By using consumption-based pricing, you only pay for exactly what you use. This option is a good choice when your workload compute isn't expected to be utilized full-time.
Contoso's challenge
- The sync job usually runs for about an hour every night, at a specific time. The performance of it has historically been satisfactory. Malfunctions are rare and transient faults are handled well in the current configuration.
- As the compute needed for the sync job is only utilized about an hour per day, and they pay for 24 hours regardless of the utilization, the workload team is interested in an alternative to the current design.
- The team has considered writing a script to shut down the service each night after the sync runs and redeploying it the next day, but this solution would carry a high degree of risk and complexity.
Applying the approach and outcomes
- The team analyzes the job history and they find that the longest the function ever runs has been just under two hours. They compare the cost of the dedicated plan to the cost of Azure Functions consumption plan for the worst-case scenario and conclude that the consumption plan will be less expensive.
- The team runs a performance test to ensure performance is sufficient and they notice a slight increase in run time, but it’s still within acceptable limits.
- The workload's overall cost is reduced by using the consumption plan as they only incur costs when the job is executing.
Optimize your high availability design
Prioritize deployment of active-active or active-only over active-passive models, as part of your recovery plan, if you already paid for the resources.
If your design defaults to using active-passive models, you might have idle resources that could otherwise be used.
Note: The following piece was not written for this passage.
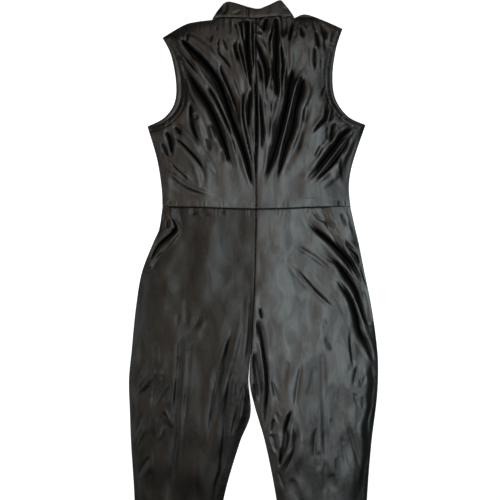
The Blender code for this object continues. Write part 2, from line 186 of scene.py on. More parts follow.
def crease(x0: float, y0: float, x1: float, y1: float, width: float, height: float, bow: float = 0.0,
           form: Form = Form.PLEAT) -> Fold:
    """A short or simple fold, given by its two ends.

    Args:
        x0: Where it starts.
        y0: Where it starts.
        x1: Where it ends.
        y1: Where it ends.
        width: Its greatest width.
        height: Its height, below 0 for a trough.
        bow: How far its middle bows to the left of its direction.
        form: Its cross-section.

    Returns:
        The fold, narrower at its ends.
    """
    length = math.hypot(x1 - x0, y1 - y0)
    middle = ((x0 + x1) / 2 - (y1 - y0) / length * bow, (y0 + y1) / 2 + (x1 - x0) / length * bow)
    return Fold(height, ((x0, y0, CREASE_ENDS[0] * width), (*middle, width),
                         (x1, y1, CREASE_ENDS[1] * width)), form=form)


SOFT, CREST = Form.SOFT, Form.CREST
soft = partial(crease, form=SOFT)
crest = partial(crease, form=CREST)

BODICE_RIGHT_FOLDS = (
    # the fan from the shoulder and armhole to the centre seam
    Fold(-8.5, ((-152, 340, 8), (-136, 321, 15), (-106, 293, 18), (-82, 263, 21), (-64, 225, 18),
                (-49, 177, 15), (-31, 131, 14), (-18, 90, 10), (-4, 28, 3)), enter=0.06, leave=0.2),
    crease(-137, 349, -139, 326, 5, -2.0),
    Fold(-8.0, ((-160, 301, 3), (-149, 285, 8), (-136, 266, 14), (-117, 236, 17), (-94, 202, 15),
                (-75, 159, 14), (-62, 123, 11), (-45, 72, 4)), enter=0.12, leave=0.25),
    Fold(-3.0, ((-175, 337, 2), (-158, 316, 5), (-128, 280, 8), (-106, 250, 3))),
    crease(-131, 309, -118, 288, 4, -2.0),
    Fold(-4.5, ((-101, 252, 6), (-94, 237, 9), (-78, 210, 9), (-57, 164, 7), (-44, 128, 3))),
    Fold(-4.0, ((-69, 291, 3), (-70, 272, 5), (-52, 230, 7), (-46, 214, 6), (-33, 174, 2))),
    Fold(-4.5, ((-134, 214, 5), (-131, 200, 9), (-130, 180, 13), (-126, 158, 12), (-109, 118, 4))),
    soft(-122, 188, -118, 172, 9, -1.5),
    crease(-140, 233, -122, 206, 3, -1.5),
    Fold(-3.0, ((-143, 236, 4), (-143, 218, 6), (-144, 196, 6))),
    Fold(-3.5, ((-163, 162, 4), (-156, 153, 8), (-148, 142, 4))),
    Fold(-3.4, ((-166, 146, 4), (-152, 131, 7), (-134, 113, 8), (-115, 91, 8), (-105, 70, 9), (-102, 32, 8)),
         leave=0.5),
    Fold(-5.0, ((-181, 155, 4), (-176, 146, 9), (-171, 128, 10), (-168, 99, 5))),
    Fold(-4.5, ((-190, 129, 3), (-184, 118, 8), (-176, 99, 4))),
    crease(-188, 112, -186, 91, 5, -1.5),
    # gathers under the collar
    Fold(-2.4, ((-75, 340, 3), (-75, 311, 3), (-63, 296, 5), (-44, 268, 2))),
    soft(-55, 374, -53, 340, 10, -1.4),
    crease(-67, 338, -55, 305, 4, -1.4),
    Fold(-2.8, ((-40, 334, 3), (-42, 318, 5), (-38, 303, 7), (-35, 284, 3))),
    crease(-88, 345, -92, 325, 5, -1.6),
    crease(-79, 362, -78, 350, 4, -1.2),
    crease(-45, 367, -37, 350, 4, -1.6),
    Fold(-3.6, ((-33, 374, 4), (-29, 356, 6), (-24, 326, 5))),
    Fold(-6.5, ((-16, 374, 7), (-17, 350, 11), (-18, 328, 13), (-16, 298, 10), (-13, 267, 6), (-9, 226, 3)),
         enter=0.05),
    Fold(-3.2, ((-33, 336, 3), (-32, 316, 5), (-27, 297, 5), (-16, 246, 2))),
    Fold(-3.0, ((-7, 374, 4), (-8, 339, 4), (-4, 262, 3)), enter=0.05),
    # beside the centre seam
    Fold(-4.0, ((-5, 270, 4), (-3, 257, 6), (1, 216, 7), (2, 190, 6), (1, 136, 5), (0, 45, 2))),
    Fold(-4.0, ((-8, 240, 3), (-12, 221, 7), (-14, 195, 8), (-15, 165, 7), (-12, 142, 3))),
    Fold(-3.8, ((-24, 238, 3), (-26, 195, 5), (-24, 171, 6), (-17, 133, 5), (-4, 70, 2))),
    # low on the side
    soft(-158, 172, -74, 56, 13, 1.8),
    crest(-182, 78, -78, 20, 15, 3.0, -8),
    crest(-176, 96, -120, 45, 7, 2.0),
    crease(-172, 88, -128, 47, 5, -1.6),
    Fold(-2.2, ((-177, 64, 10), (-154, 38, 15), (-123, 24, 15), (-100, 18, 10)), form=SOFT),
    Fold(-2.4, ((-99, 140, 6), (-95, 125, 9), (-93, 108, 5))),
    soft(-70, 120, -68, 85, 12, -1.3),
    soft(-66, 114, -58, 86, 6, 1.5),
    soft(-50, 140, -35, 72, 8, 2.0),
    soft(-93, 165, -84, 124, 12, 1.6),
    crease(-190, -12, -166, 17, 6, -2.0),
    soft(-180, 52, -178, 12, 16, 1.5),
)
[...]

Converting to active-active might enable you to meet your load leveling and scale bursting requirements without overspending. If you can meet your recovery targets with an active-only model, the costs of those resources can be removed completely.
Contoso's challenge
- The COTS application uses Azure Database for MySQL Flexible Server configured for same-zone high availability, which provides a standby server in the same availability zone as the primary server. They also have enabled automatic backups.
- The workload's RPO is relatively long at 12 hours, and the RTO is three hours during the school day.
- Based on previous recovery tests, the team knows that they can meet their RPO and RTO targets through automatic failover to the standby server. They have also tested recovering the database from a backup and they can meet the targets in this scenario.
Applying the approach and outcomes
- The workload team reevaluates the benefit of the high availability design vs the cost of the service being twice as much as a single instance.
- The team tests building a new instance and recovering a database from backup and they are satisfied that they will still be in compliance with their recovery targets, so they decide to eliminate the standby instance.
- The team updates the DR plan to reflect the new recovery strategy and realize the cost savings through the new configuration.
Keep your cloud environment clean of unused resources and data
Regularly and rigorously review deployments for unused resources and data and decommission them. Over time resources and data that were required for some purpose in the past, but are no longer being used can linger in your cloud environments and unnecessarily accrue costs. Be vigilant about keeping your environments clean to help optimize for cost efficiency.
Shutting down unused resources and deleting data when you no longer need it reduces waste and frees up funds so you can invest them elsewhere.
Contoso's challenge
- The university has historically taken a conservative approach to decommissioning solutions, fearing that they may need to revert to a prior configuration. This cautiousness has led to having abandoned services running in one or more environments for months that have been forgotten about in some cases.
- When abandoned services are discovered, it is usually by accident as there is no formal process to review the environment for such services.
Applying the approach and outcomes
- The team adds decommissioning of the App Service to the backlog as part of the migration from App Service to the consumption hosting for the Durable Function. As part of the next sprint, they will be shutting down the App Service deployments across all environments.
- To help in proactively detecting abandoned resources, the team sets up alerts in Azure Advisor to notify them of unused resources.
- The team implements a new policy that requires the team to do monthly full reviews of pre-production environments and quarterly full reviews of the production environment to identify abandoned resources. Any abandoned resources found will be added to the backlog to decommission.